# Lids from Menards, Empire, anyone used them?



## Kristinemomof3 (Sep 17, 2012)

They're on clearance, wondering if I should buy some.


----------



## arrocks (Oct 26, 2011)

No personal experience with them (not available around here) but I did see a discussion about them on another canning forum with pictures of failures. Supposedly, per that discussion, they are somewhat thinner and more prone to buckling. But the follow-up was if you take extra care to not over-tighten the rings on them they work ok.

Then I saw this negative review of them on Facebook
https://www.facebook.com/fleetfarm/posts/944080928986336


----------



## Kristinemomof3 (Sep 17, 2012)

Ok, thanks, I may pick up a few boxes to try myself, I can use them for dry storage as well and maybe try for jams.


----------



## Ziptie (May 16, 2013)

I bought a few boxes from Menards. Not going to do it again. I think out of 15 Jars 4 failed to seal.


----------



## Ellendra (Jul 31, 2013)

I might get some for herbal preparations. Those aren't canned, I just need a watertight lid to store them with.


----------



## OafDawg (Apr 16, 2012)

I really can't see where the lids from Menards would be of any different quality as long as they are name brand. A Ball lid is a Ball lid.

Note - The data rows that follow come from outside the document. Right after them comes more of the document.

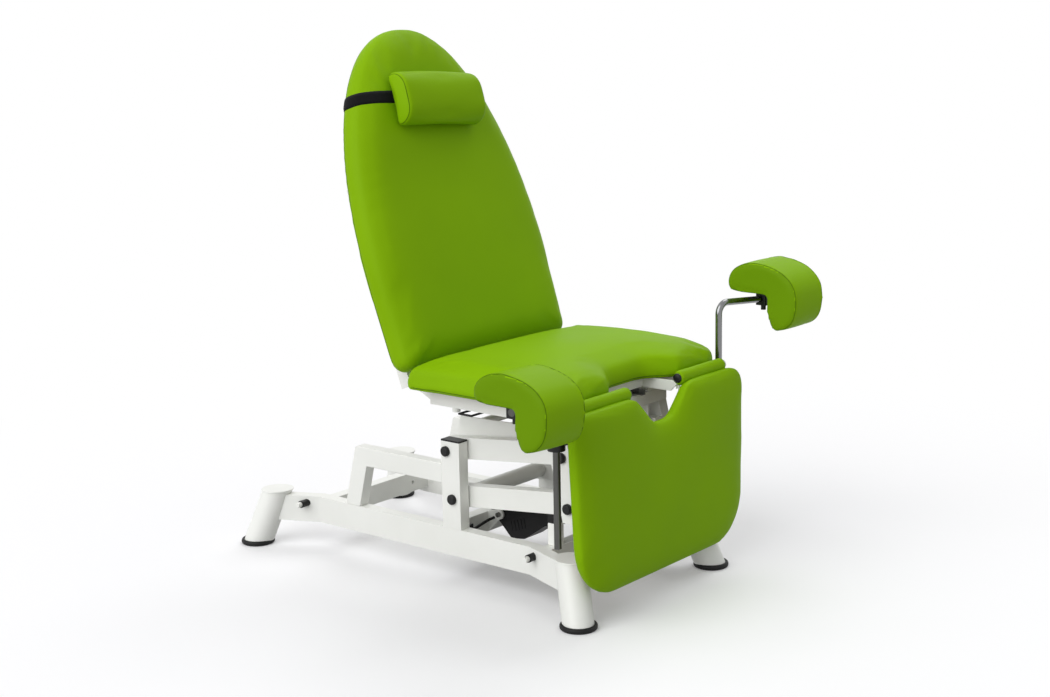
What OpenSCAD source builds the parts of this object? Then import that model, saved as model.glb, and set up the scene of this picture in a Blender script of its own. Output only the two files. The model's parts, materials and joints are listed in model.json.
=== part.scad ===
// Electric gynaecological chair: a four-foot steel base, a parallelogram lift driven by a
// linear actuator, an upholstered seat, back and leg panel, and two adjustable knee supports.
// Millimetres. +Z is up, the sitter faces -Y, X = 0 is the plane of symmetry, z = 0 is the floor.
// "right" is the sitter's right, at -X. Pairs are drawn at +X and mirrored.

/* [Base frame] */
// Height of the tube of the side rails
rail_h = 65; // [60:1:70]
// Thickness of the rails, posts, arms and uprights
tube_t = 30; // [28:1:32]
// Height of the underside of the rails above the floor
rail_z = 64; // [62:1:68]
// Distance of the middle of a rail from the plane of symmetry
rail_x = 176; // [174:1:180]
// Where the rails turn out towards the front feet
rail_front_y = -250; // [-256:1:-244]
// Where the rails turn out towards the rear feet
rail_rear_y = 424; // [418:1:440]
// Height of the cross tubes of the base
cross_h = 50; // [44:1:56]
// Middle of the rear cross tube
cross_rear_y = 396; // [390:1:400]
// Middle of the cross tube that carries the actuator
cross_mid_y = 18; // [16:1:24]
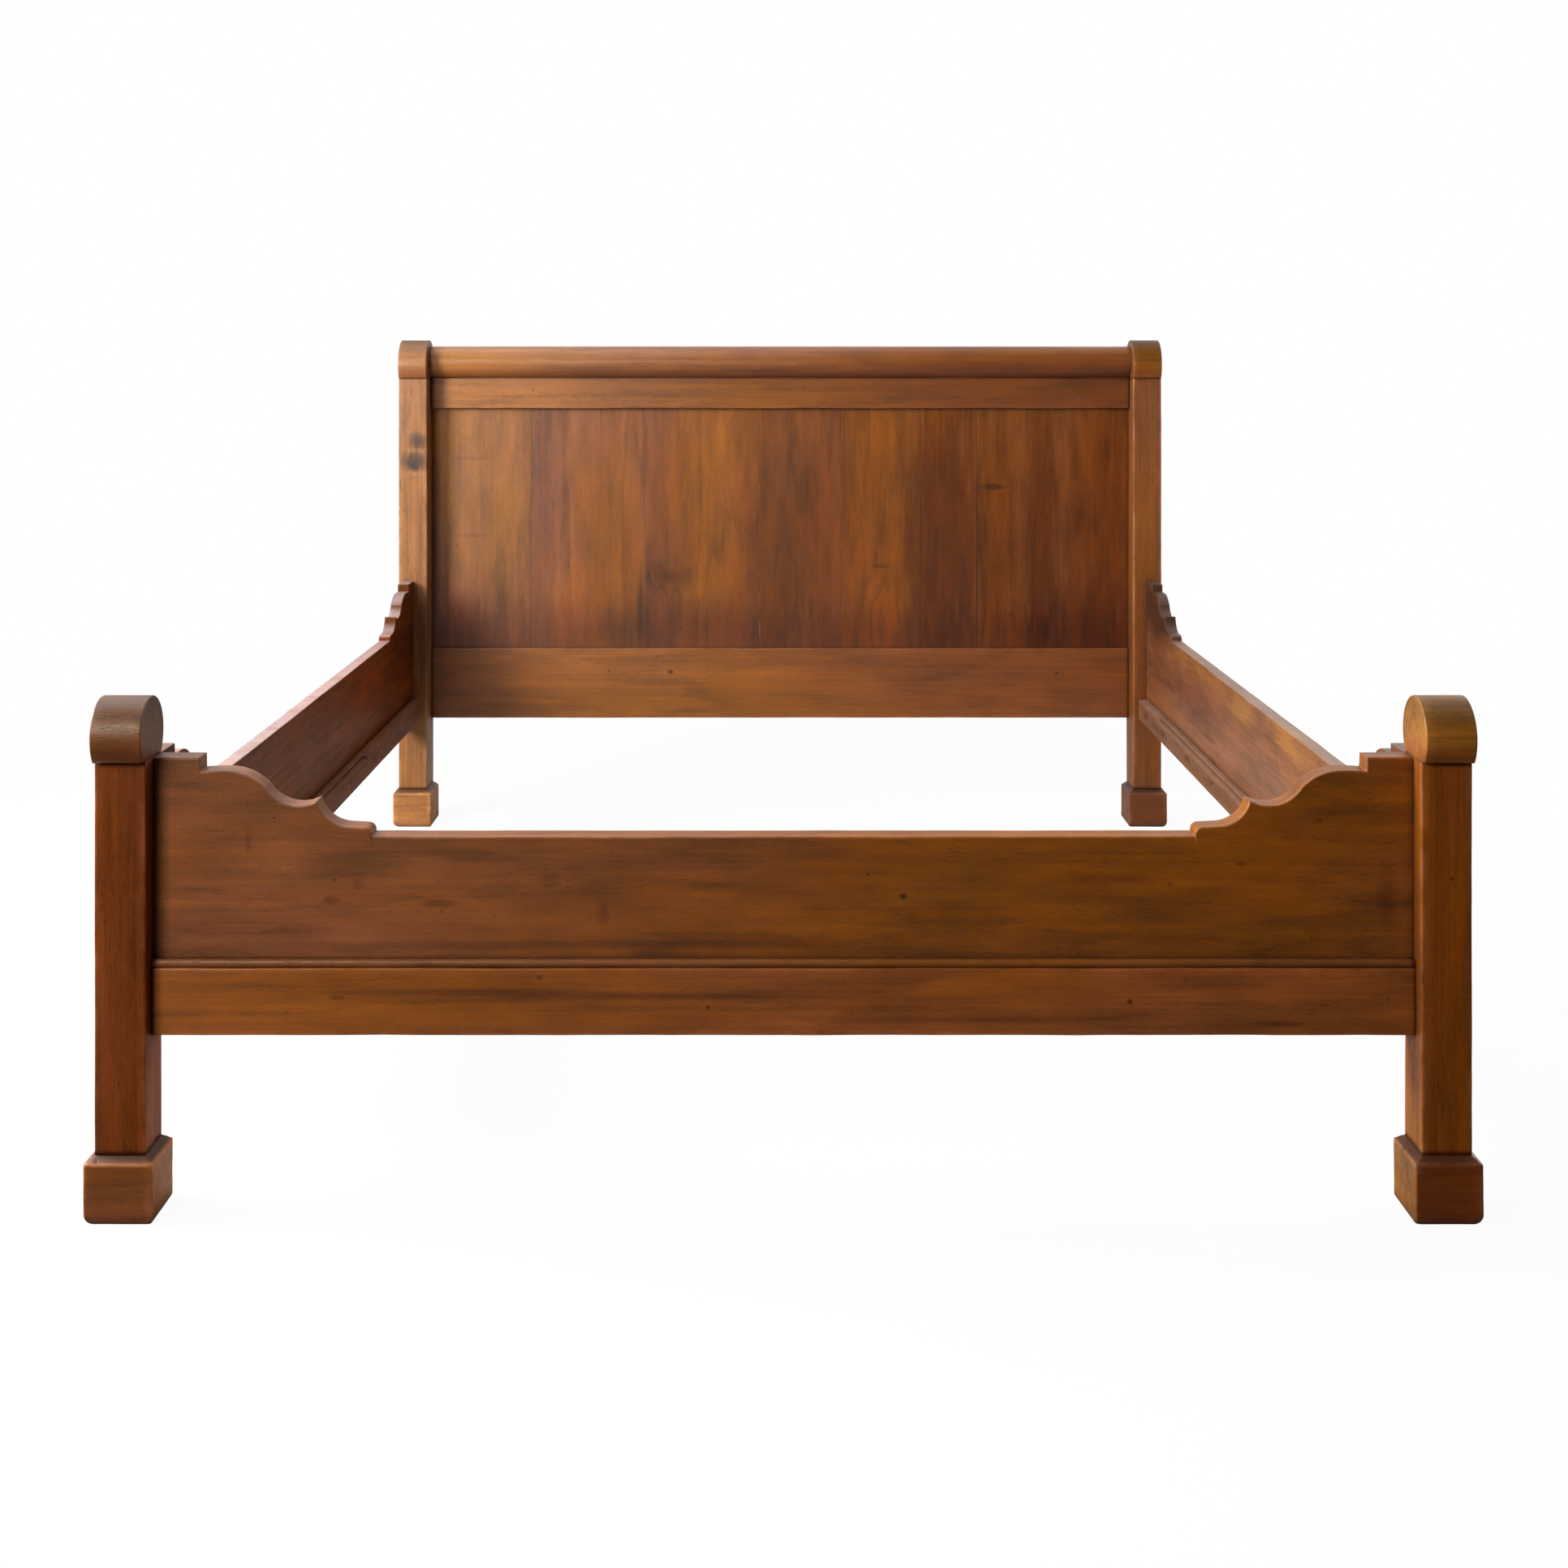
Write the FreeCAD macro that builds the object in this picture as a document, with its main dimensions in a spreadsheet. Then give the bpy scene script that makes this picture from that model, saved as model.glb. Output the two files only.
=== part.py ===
import FreeCAD, Part
import os

import Sketcher
from FreeCAD import Placement, Rotation, Vector

# Double bed in a nineteenth century country style, in walnut.
# Millimetres. +X is to the right, +Y towards the headboard, +Z up.
# The origin is on the floor, at the middle of the bed's outer box.

# Driving dimensions of the whole bed.
BED_SIZES = {
    "bed_width": 1700.0,
    "post_spacing": 2035.0,
    "joint_clearance": 0.2,
    "mortise_end_gap": 1.0,
    "cut_overrun": 5.0,
}

# Posts, their caps and their feet.
POST_SIZES = {
    "post_width": 63.0,
    "foot_post_depth": 68.0,
    "head_post_depth": 86.0,
    "post_edge_radius": 2.5,
    "foot_seat_height": 567.0,
    "head_seat_height": 998.0,
    "foot_cap_radius": 48.0,
    "foot_cap_rise": 28.6,
    "foot_cap_setback": 28.0,
    "head_cap_radius": 54.0,
    "head_cap_rise": 30.0,
    "head_cap_setback": 43.0,
    "cap_edge_radius": 1.5,
    "block_height": 81.0,
    "block_overhang": 11.0,
    "block_bevel": 7.0,
    "block_edge_radius": 9.0,
}

# Footboard: a scalloped panel on a heavy lower rail, with a bead between them.
FOOTBOARD_SIZES = {
    "foot_rail_bottom": 222.0,
    "foot_rail_height": 83.5,
    "foot_rail_setback": 21.0,
    "bead_height": 10.5,
    "bead_depth": 10.0,
    "panel_top_drop": 1.5,
    "foot_panel_thickness": 34.0,
    "raised_length": 59.0,
    "ogee_length": 214.0,
}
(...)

I'm sure they don't have two different lines at the Ball factory, one making cheap lids for Menards and another making good ones to ship elsewhere.


----------



## arrocks (Oct 26, 2011)

OafDawg said:


> I really can't see where the lids from Menards would be of any different quality as long as they are name brand. A Ball lid is a Ball lid. I'm sure they don't have two different lines at the Ball factory, one making cheap lids for Menards and another making good ones to ship elsewhere.


They aren't made by Ball. They are made by Empire, a totally different company.


----------



## lathermaker (May 7, 2010)

I've tried the Empire lids and won't make that mistake again. They might be alright for waterbath, but pressure canning was a miserable fail. Out of 14 jars, 4 failed... Not operator error. I've been canning for over thirty years.


----------



## LuLuToo (Dec 19, 2015)

Not sure where we got them, but used off brand lids one year. Several of them buckled. 

LuLu


----------



## big rockpile (Feb 24, 2003)

My wife gets hers from the Mennonites and likes them. 

big rockpile


----------